To keep the task well defined, I told it to rewrite samba. Not a line-by-line clone but "something that can serve SMB to smbclient", allowing it to read samba as a reference and run smbclient as a test oracle, but instructing it to produce idiomatic rust code.
I ran it on super duper max $200/mo plan for 4 days, babysitting it about as much as I might an intern or junior developer, and it did .. a surprisingly good job! By the end it was able to accept incoming connections from smbclient, browse filesystem directories, upload and download files.
The code is clunky, inefficient, feature-sparse, full of weird hard-coded numbers and badly organized, duplicated and stylistically clashing swerves, and probably quite a lot of security holes, but .. it actually does work. Ish. Far more than I'd have been able to write in a few days. I could imagine someone taking this and polishing it into a real samba. Which seems to me quite .. something. I don't know what exactly. A different situation than we were in a few years ago, it seems to me. A weird situation.

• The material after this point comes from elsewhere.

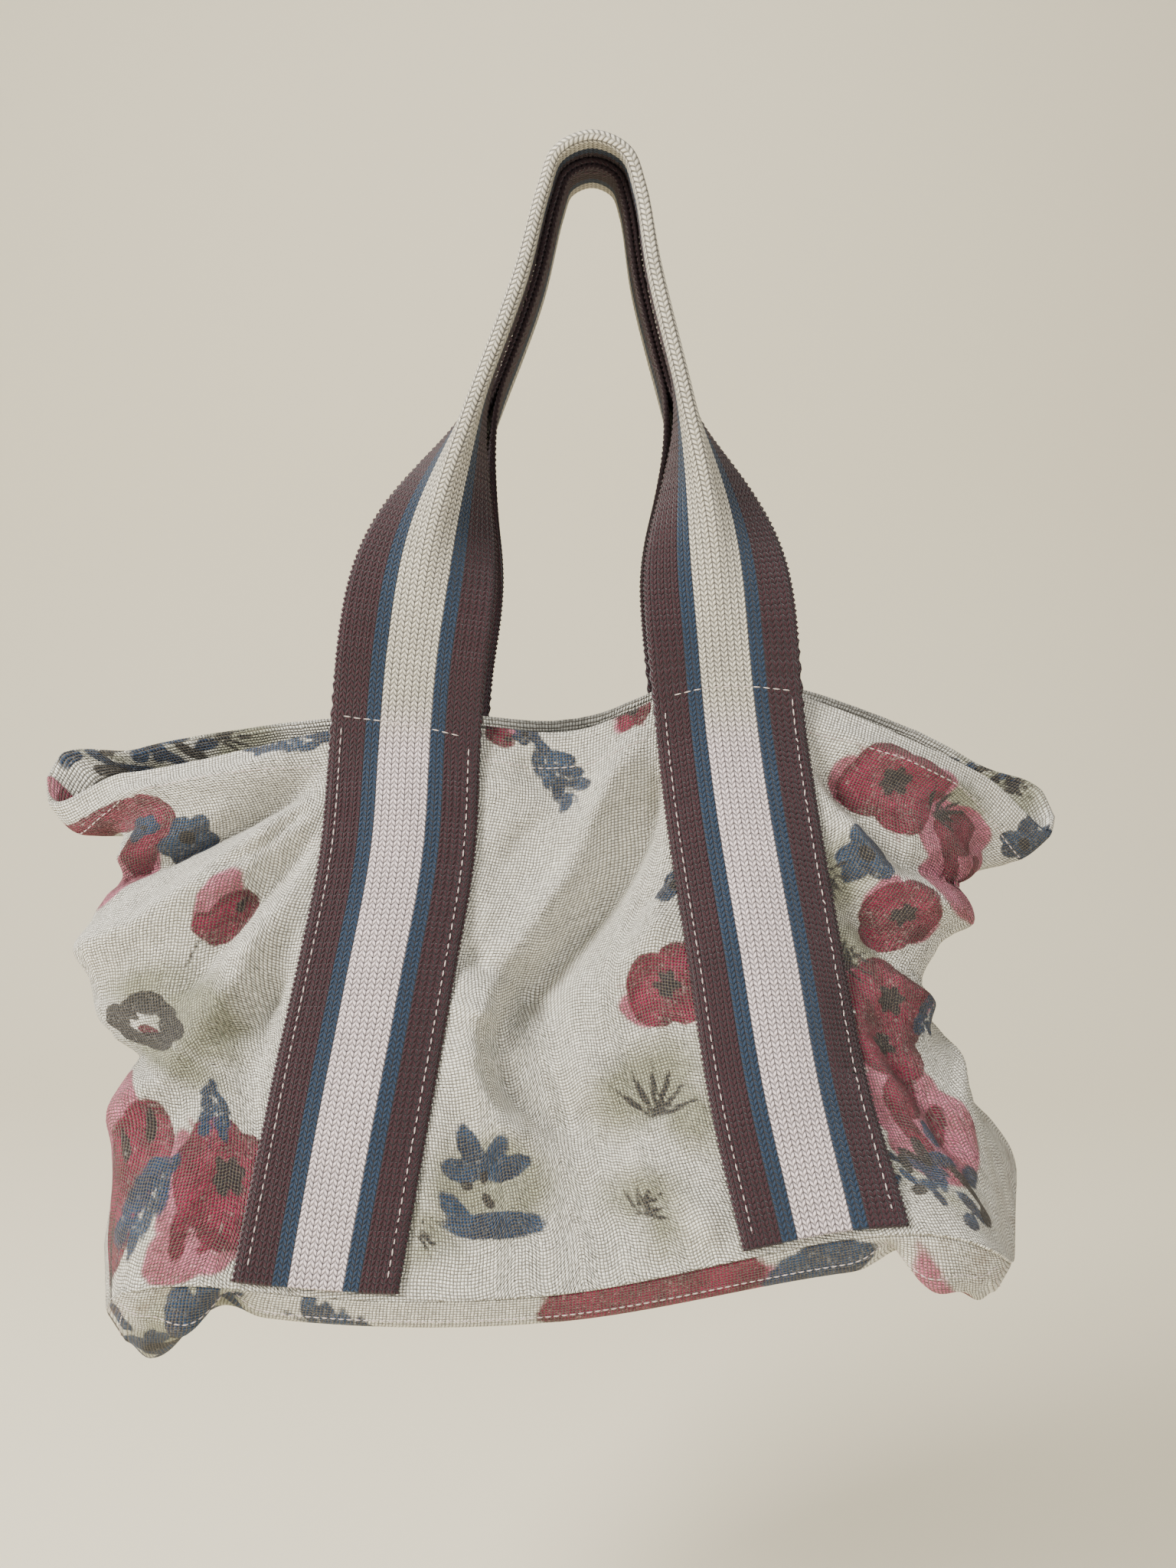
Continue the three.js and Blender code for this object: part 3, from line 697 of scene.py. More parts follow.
FRONT_FOLDS = (
    # the long drape between the straps: a ridge, the valley under it, and the turn below
    Fold(((26, -228), (8, -262), (-12, -300), (-42, -340), (-50, -366)), 11, 8),
    Fold(((36, -236), (22, -272), (2, -312), (-24, -344), (-42, -362)), 9, -11),
    Fold(((-50, -352), (-50, -374), (-38, -394), (-18, -402)), 10, 7),
    Fold(((-40, -366), (-34, -382), (-20, -392), (2, -398)), 8, -8),
    Fold(((44, -286), (30, -320), (6, -350), (0, -372), (22, -394)), 17, 7),
    Fold(((-66, -262), (-58, -292), (-44, -312)), 9, 3),
    Fold(((-30, -246), (-22, -258), (-6, -268)), 7, -3),
    Fold(((-60, -330), (-66, -370), (-72, -410)), 9, 4),
    Fold(((20, -404), (40, -418), (48, -436)), 10, 4),
    Fold(((-58, -318), (-44, -334), (-30, -338), (-16, -352)), 5, -5),
    Fold(((-62, -344), (-50, -352), (-36, -352)), 5, 4),
    Fold(((-20, -372), (-8, -388), (6, -392)), 5, -4),
    # fanning from the left strap's top out to the left wing and down its side
    Fold(((-112, -240), (-160, -258), (-216, -274)), 9, 7),
    Fold(((-112, -252), (-146, -272), (-186, -291), (-205, -300)), 7, -11),
    Fold(((-114, -262), (-150, -294), (-186, -318), (-206, -340)), 11, 8),
    Fold(((-116, -278), (-148, -316), (-170, -346)), 8, -7),
    Fold(((-120, -296), (-144, -340), (-172, -378), (-196, -408)), 10, 7),
    Fold(((-122, -320), (-134, -362), (-150, -404)), 8, -7),
    Fold(((-128, -352), (-140, -384), (-164, -428)), 8, 5),
    Fold(((-176, -366), (-188, -384), (-196, -404)), 7, -5),
    Fold(((-118, -268), (-134, -284), (-158, -300)), 5, -5),
    Fold(((-126, -334), (-138, -352), (-152, -362)), 5, -4),
    # right of the right strap
    Fold(((94, -234), (130, -250), (176, -278)), 8, 6),
    Fold(((92, -244), (112, -268), (134, -292), (150, -312)), 7, -9),
    Fold(((96, -262), (118, -296), (138, -326)), 9, 6),
    Fold(((104, -300), (122, -330), (140, -348)), 8, -7),
    Fold(((110, -322), (134, -362), (152, -392)), 10, 6),
    Fold(((116, -356), (136, -386), (150, -412)), 7, -5),
)
BACK_FOLDS = (
    Fold(((-30, -236), (-8, -300), (10, -370), (4, -430)), 18, 5),
    Fold(((22, -230), (0, -290), (-30, -350), (-40, -420)), 14, -5),
    Fold(((-114, -246), (-160, -280), (-200, -320)), 12, -5),
    Fold(((-120, -290), (-160, -340), (-190, -400)), 14, 6),
    Fold(((95, -240), (130, -280), (150, -310)), 11, -5),
    Fold(((105, -290), (136, -340), (160, -400)), 14, 6),
)


def fold_height(flat: Array, line: Array, fold: Fold) -> Array:
    """How far a fold lifts each point of the cloth.

    Args:
        flat: the points' places on the flat cloth.
        line: the fold's own points on the flat cloth.
        fold: its width and height.

    Returns:
        Millimetres outwards.
    """
    dense = np.stack([np.interp(np.linspace(0, 1, 60), np.linspace(0, 1, len(line)), line[:, k])
                      for k in range(2)], axis=1)
    best = np.full(flat.shape[:2], 1e9)
    where = np.zeros(flat.shape[:2])
    for share, point in zip(np.linspace(0, 1, len(dense)), dense):
        away = np.hypot(flat[..., 0] - point[0], flat[..., 1] - point[1])
        where = np.where(away < best, share, where)
        best = np.minimum(best, away)
    taper = smooth(where, 0, 0.25) * (1 - smooth(where, 0.75, 1))
    profile = np.exp(-((best / fold.width) ** 1.6))
    return fold.height * profile * lerp(0.35, 1.0, taper)


def dress_cloth(piece: bpy.types.Object, woven: Array, inks: Array, corner_shade: Array) -> None:
    """Gives a sheet of canvas its print, its two finishes and its thickness.

    Args:
        piece: the sheet.
        woven: each point's place along the yarns, in millimetres.
        inks: the five inks at each point.
        corner_shade: the painted shade at each point, darkest by the hanging corners.
    """
    add_uv(piece, woven)
    add_vectors(piece, "print_a", inks[..., :3])
    add_vectors(piece, "print_b", np.dstack([inks[..., 3:], corner_shade]))
    for finish in (CANVAS_FACE, CANVAS_REVERSE):
        piece.data.materials.append(finish.material())
    thicken(piece, SIZES.canvas, -1, inner=1)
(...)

The results are presented here for your amusement, curiosity or edification. I'm not trying to make any particular point, and certainly not challenge the supremacy of the actual battle-tested samba software. I also don't want to pretend I have any sort of answer for what a work like this means in terms of copyright, so I'm just going to license it as GPL 3 (like samba) and call it a derivative work. If someone wants to argue the contrary I suggest doing your own version of this experiment. You'll probably get different results!